Eschatology In The Epistles

Eschatology In The Epistles

New Testament epistles are sprinkled with eschatological references which have led to confusion and the belief that the rules of hermeneutics must be re-written to accommodate particular eschatological systems. We will now survey how these Epistles make eschatological references and how we might best understand them.

A Sense of Imminence 

¶ The end of all things is at hand; therefore be self-controlled and sober-minded for the sake of your prayers.
First Peter 4:7

The eschatology found in the New Testament Epistles conveys an expectation of imminence. Each of the writers had a sense that something was about to happen very soon. It could be argued that they were misguided and that the Scriptures accurately recorded their misinformed views. We see evidence of this sort of thing throughout the Old Testament where misinformed human perspectives were accurately recorded in God’s inspired Word.

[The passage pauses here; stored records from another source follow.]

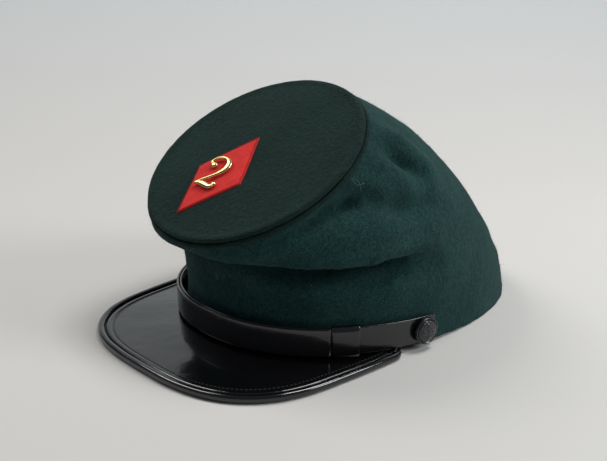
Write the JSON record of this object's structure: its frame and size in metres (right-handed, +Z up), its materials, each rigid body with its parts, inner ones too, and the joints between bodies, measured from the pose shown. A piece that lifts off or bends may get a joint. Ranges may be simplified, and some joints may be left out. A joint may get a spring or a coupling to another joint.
{
  "type": "kepi cap",
  "caption": "Soft wool forage cap with a slumped crown, flat round top, glossy leather peak, chin strap, side buttons, felt lozenge and brass numeral.",
  "frame": {"origin": "on the surface that the cap rests on, below the middle of its bounding box", "axes": "+Z up, the peak points to -Y, the wearer's left side is +X"},
  "size_m": [0.17, 0.257, 0.129],
  "materials": {
    "wool_side": "matt fulled wool with a short nap",
    "wool_top": "matt fulled wool with a short nap",
    "peak_leather": "glossy black enamelled leather",
    "strap_leather": "semi-gloss black leather",
    "button_black": "polished black hard rubber",
    "badge_felt": "bright red felt",
    "numeral_brass": "polished stamped brass"
  },
  "bodies": {
    "root": {"crown_side": "wool_side", "crown_top": "wool_top", "crown_welt": "wool_side", "peak": "peak_leather", "peak_binding": "peak_leather", "strap_inner": "strap_leather", "strap_outer": "strap_leather", "keeper_left": "strap_leather", "keeper_right": "strap_leather", "button_left": "button_black", "button_right": "button_black", "badge_patch": "badge_felt", "brass_numeral": "numeral_brass"}
  },
  "joints": []
}
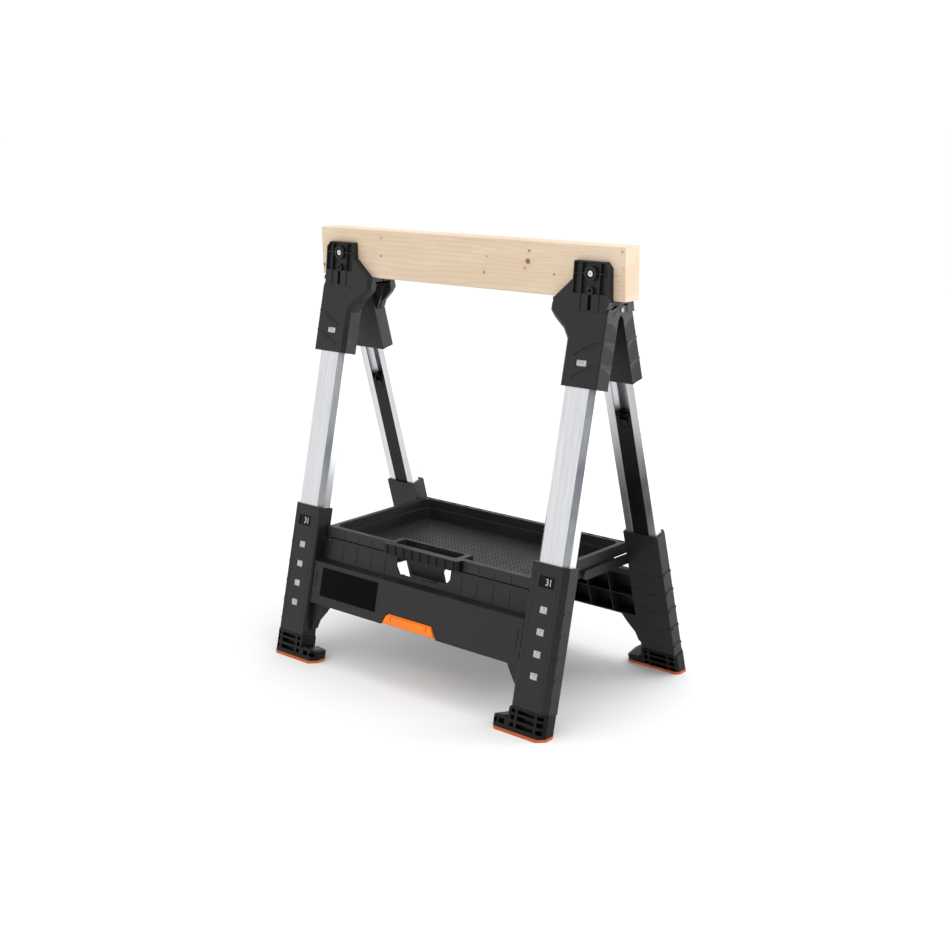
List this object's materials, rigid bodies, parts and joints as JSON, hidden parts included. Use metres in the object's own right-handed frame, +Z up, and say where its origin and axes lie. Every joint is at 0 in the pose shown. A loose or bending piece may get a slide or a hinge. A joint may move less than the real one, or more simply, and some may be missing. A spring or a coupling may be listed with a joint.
{
  "type": "folding sawhorse",
  "caption": "Folding sawhorse with telescoping channel legs, a timber beam held on edge, a fold-up tray with a grip, a pull latch and non-slip feet.",
  "frame": {"origin": "on the floor, midway between the four feet", "axes": "+Z up, +X along the beam, -Y towards the front frame with the latch and the badge"},
  "size_m": [0.72, 0.432, 0.801],
  "materials": {
    "charcoal_plastic": "fine moulded texture",
    "black_plastic": "smooth satin",
    "aluminium": "satin extruded",
    "pine": "planed softwood",
    "orange_plastic": "satin",
    "orange_sole": "matt",
    "badge_black": "printed label",
    "scale_label": "printed label",
    "steel": "zinc plated"
  },
  "bodies": {
    "front_frame": {"front_panel": "charcoal_plastic", "badge_plate": "badge_black", "front_scale_plates": "scale_label", "front_scale_strips": "charcoal_plastic", "latch_pin": "steel", "tray_pins": "steel", "front_leg_left": "charcoal_plastic", "front_leg_right": "charcoal_plastic", "front_foot_left": "charcoal_plastic", "front_foot_right": "charcoal_plastic", "front_pad_left": "orange_sole", "front_pad_right": "orange_sole"},
    "front_upper": {"beam": "pine", "clamp_bolts": "steel", "hinge_pins": "steel", "front_tube_left": "aluminium", "front_tube_right": "aluminium", "front_runner_left": "black_plastic", "front_runner_right": "black_plastic", "front_bracket_left": "charcoal_plastic", "front_bracket_right": "charcoal_plastic"},
    "rear_upper": {"rear_tube_left": "aluminium", "rear_tube_right": "aluminium", "rear_runner_left": "black_plastic", "rear_runner_right": "black_plastic", "rear_bracket_left": "charcoal_plastic", "rear_bracket_right": "charcoal_plastic"},
    "rear_frame": {"rear_panel": "charcoal_plastic", "rear_scale_plates": "scale_label", "rear_scale_strips": "charcoal_plastic", "latch_keeper": "charcoal_plastic", "link_pins": "steel", "rear_leg_left": "charcoal_plastic", "rear_leg_right": "charcoal_plastic", "rear_foot_left": "charcoal_plastic", "rear_foot_right": "charcoal_plastic", "rear_pad_left": "orange_sole", "rear_pad_right": "orange_sole"},
    "tray_body": {"tray": "charcoal_plastic", "tray_handle": "charcoal_plastic", "tray_guard": "charcoal_plastic"},
    "tray_link_left": {"tray_link_left": "charcoal_plastic"},
    "tray_link_right": {"tray_link_right": "charcoal_plastic"},
    "latch": {"latch": "orange_plastic"},
    "front_lock_tab_left": {"front_lock_tab_left": "black_plastic"},
    "front_lock_tab_right": {"front_lock_tab_right": "black_plastic"},
    "rear_lock_tab_left": {"rear_lock_tab_left": "black_plastic"},
    "rear_lock_tab_right": {"rear_lock_tab_right": "black_plastic"}
  },
  "joints": [
    {"name": "front_height", "type": "slide", "parent": "front_frame", "child": "front_upper", "axis": [0, 0.2419, 0.9703], "range_m": [-0.15, 0]},
    {"name": "fold", "type": "hinge", "parent": "front_upper", "child": "rear_upper", "pos_m": [0, 0, 0.696], "axis": [-1, 0, 0], "range_deg": [0, 28]},
    {"name": "rear_height", "type": "slide", "parent": "rear_upper", "child": "rear_frame", "axis": [0, 0.2419, -0.9703], "range_m": [-0.15, 0]},
    {"name": "tray_fold", "type": "hinge", "parent": "front_frame", "child": "tray_body", "pos_m": [0, -0.13, 0.226], "axis": [1, 0, 0], "range_deg": [0, 76]},
    {"name": "tray_link_fold_left", "type": "hinge", "parent": "rear_frame", "child": "tray_link_left", "pos_m": [-0.258, 0.132, 0.221], "axis": [-1, 0, 0], "range_deg": [0, 76]},
    {"name": "tray_link_fold_right", "type": "hinge", "parent": "rear_frame", "child": "tray_link_right", "pos_m": [0.258, 0.132, 0.221], "axis": [-1, 0, 0], "range_deg": [0, 76]},
    {"name": "latch_pull", "type": "hinge", "parent": "front_frame", "child": "latch", "pos_m": [0, -0.16796, 0.12157], "axis": [-1, 0, 0], "range_deg": [0, 9], "stiffness_Nm_per_rad": 0.4, "springref_deg": -5.73},
    {"name": "front_lock_pull_left", "type": "slide", "parent": "front_upper", "child": "front_lock_tab_left", "axis": [0, 0.2419, 0.9703], "range_m": [0, 0.004], "stiffness_N_per_m": 300, "springref_m": -0.002},
    {"name": "front_lock_pull_right", "type": "slide", "parent": "front_upper", "child": "front_lock_tab_right", "axis": [0, 0.2419, 0.9703], "range_m": [0, 0.004], "stiffness_N_per_m": 300, "springref_m": -0.002},
    {"name": "rear_lock_pull_left", "type": "slide", "parent": "rear_upper", "child": "rear_lock_tab_left", "axis": [0, -0.2419, 0.9703], "range_m": [0, 0.004], "stiffness_N_per_m": 300, "springref_m": -0.002},
    {"name": "rear_lock_pull_right", "type": "slide", "parent": "rear_upper", "child": "rear_lock_tab_right", "axis": [0, -0.2419, 0.9703], "range_m": [0, 0.004], "stiffness_N_per_m": 300, "springref_m": -0.002}
  ],
  "couplings": [
    {"joint": "rear_height", "follows": "front_height", "ratio": 1},
    {"joint": "tray_fold", "follows": "fold", "ratio": 2.714},
    {"joint": "tray_link_fold_left", "follows": "fold", "ratio": 2.714},
    {"joint": "tray_link_fold_right", "follows": "fold", "ratio": 2.714}
  ]
}
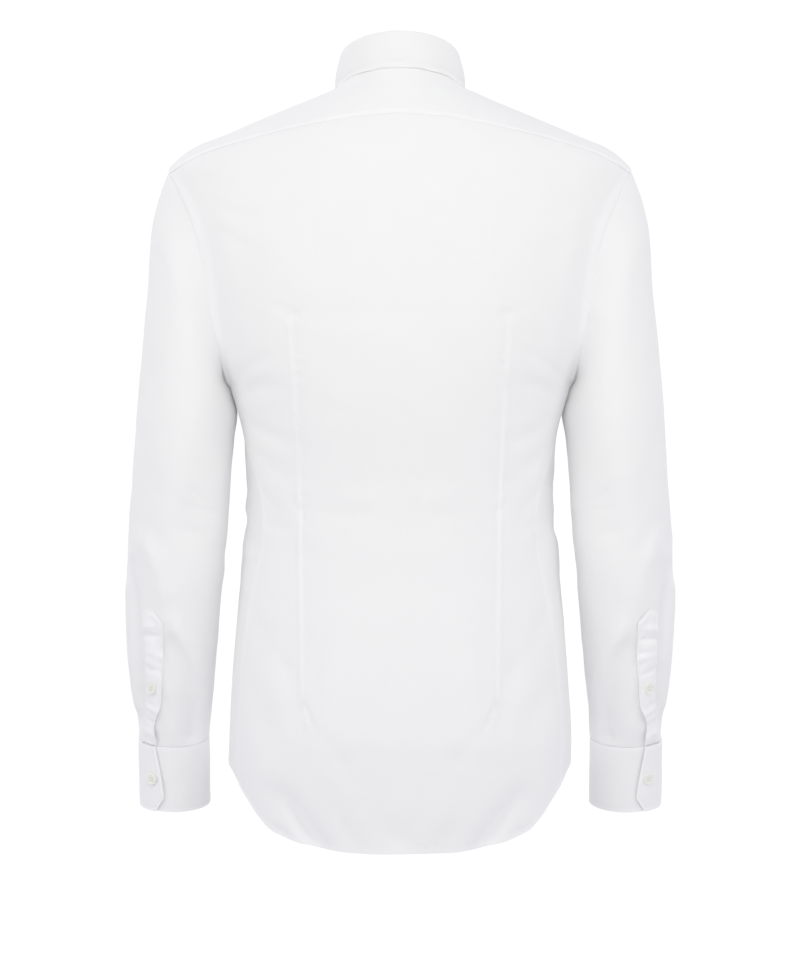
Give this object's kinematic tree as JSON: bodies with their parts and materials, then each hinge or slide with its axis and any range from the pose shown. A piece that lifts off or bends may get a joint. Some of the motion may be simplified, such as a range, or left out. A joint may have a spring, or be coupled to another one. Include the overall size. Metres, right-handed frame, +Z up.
{
  "type": "long sleeve dress shirt",
  "caption": "Slim long sleeve dress shirt, filled out as when worn, with a folded collar, back yoke, darts, buttoned cuffs and a curved shirt tail hem.",
  "frame": {"origin": "centre of the neck opening, level with the shoulder points of the neck, where the wearer's neck and shoulders carry the shirt", "axes": "+Z up, the front of the shirt faces -Y, the wearer's left is +X"},
  "size_m": [0.55, 0.256, 0.8069],
  "materials": {
    "cotton": "plain woven cotton, matt",
    "button": "polished, pearly"
  },
  "bodies": {
    "root": {"back": "cotton", "yoke": "cotton", "front_left": "cotton", "front_right": "cotton", "sleeve_left": "cotton", "sleeve_right": "cotton", "sleeve_placket_left": "cotton", "sleeve_placket_right": "cotton", "cuff_left": "cotton", "cuff_right": "cotton", "collar_stand": "cotton", "collar_leaf": "cotton", "button_cuff_left": "button", "button_cuff_right": "button", "button_sleeve_left": "button", "button_sleeve_right": "button", "button_collar": "button", "button_front_1": "button", "button_front_2": "button", "button_front_3": "button", "button_front_4": "button", "button_front_5": "button", "button_front_6": "button"}
  },
  "joints": []
}
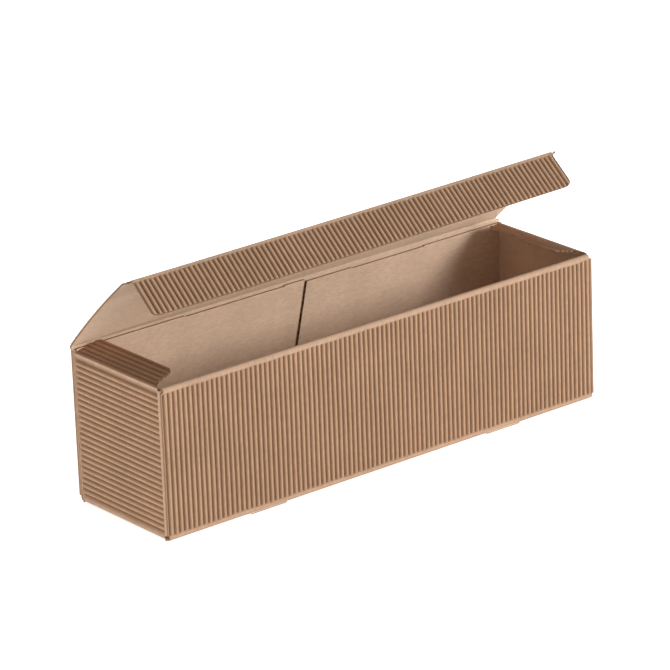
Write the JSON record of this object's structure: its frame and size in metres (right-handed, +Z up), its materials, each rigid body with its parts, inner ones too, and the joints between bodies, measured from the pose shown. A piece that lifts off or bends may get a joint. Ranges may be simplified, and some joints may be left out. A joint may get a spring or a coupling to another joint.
{
  "type": "bottle gift box",
  "caption": "Long one-bottle gift box folded from kraft board with open flutes outside; long side hinged lid with tuck flap, half open.",
  "frame": {"origin": "middle of the bottom, on the plane of the flute crests that the box stands on", "axes": "+X along the box, +Y from the front wall to the hinged back wall, +Z up"},
  "size_m": [0.34, 0.091, 0.1553],
  "materials": {
    "fluted_board": "matt natural kraft board, open flutes outside and a smooth liner inside"
  },
  "bodies": {
    "box_body": {"tray": "fluted_board"},
    "lid": {"lid": "fluted_board"},
    "tuck_flap": {"tuck_flap": "fluted_board"}
  },
  "joints": [
    {"name": "lid_hinge", "type": "hinge", "parent": "box_body", "child": "lid", "pos_m": [0, 0.0437, 0.1006], "axis": [-1, 0, 0], "range_deg": [-42.5, 137.5]},
    {"name": "tuck_crease", "type": "hinge", "parent": "lid", "child": "tuck_flap", "pos_m": [0, -0.01572, 0.15505], "axis": [-1, 0, 0], "range_deg": [-21.25, 68.75]}
  ],
  "couplings": [
    {"joint": "tuck_crease", "follows": "lid_hinge", "ratio": 0.5}
  ]
}
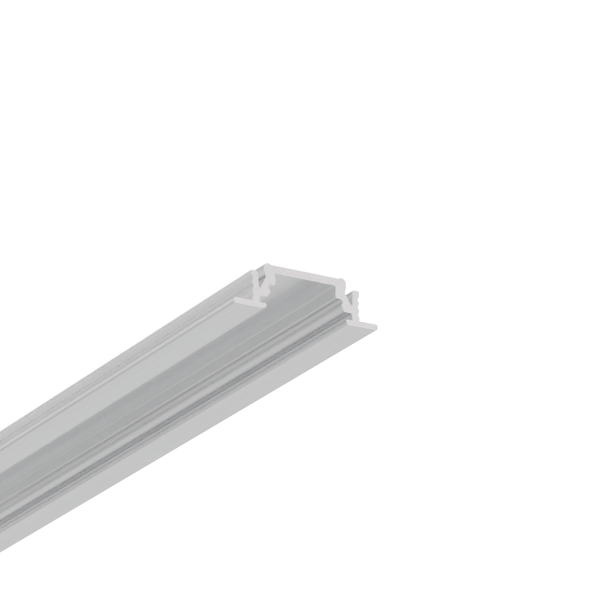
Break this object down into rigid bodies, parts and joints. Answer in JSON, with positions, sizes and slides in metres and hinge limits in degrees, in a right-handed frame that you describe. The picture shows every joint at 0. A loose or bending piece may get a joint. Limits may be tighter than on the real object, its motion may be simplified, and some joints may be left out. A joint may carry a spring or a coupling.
{
  "type": "led strip aluminium profile",
  "caption": "Recessed aluminium profile for an LED strip: flat channel between rounded beads, slots for a snap-in cover, ribbed walls with free fins, and wide flanges.",
  "frame": {"origin": "middle of the cut length, under the middle of the web, at the level of the two bead crests that the bar rests on", "axes": "+Y along the bar from the end shown in the picture to the far end, +Z out of the open side towards the flange faces, +X across the width"},
  "size_m": [0.0248, 0.15, 0.0071],
  "materials": {
    "aluminium": "satin, clear anodised, with bare sawn ends"
  },
  "bodies": {
    "root": {"profile": "aluminium"}
  },
  "joints": []
}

This includes such statements like, “from the rising of the sun” (Psalm 50:1; Isaiah 45:6; Malachi 1:11). Of course, we know that the sun doesn’t rise but from the perspective of the human authors it appeared to. But this doesn’t seem to be the sort of thing happening in the Epistles. Unlike the genre of the Psalms or Prophets, these eschatological statements found in the Epistles are not poetic. They are presented as statements of fact – often linked to an injunction (1Peter 4:7; Hebrews 10:24-25). If it is the New Testament perspective is actually just the accurate recording of misguided human opinion, it then makes the linked injunctions (moral commands) redundant.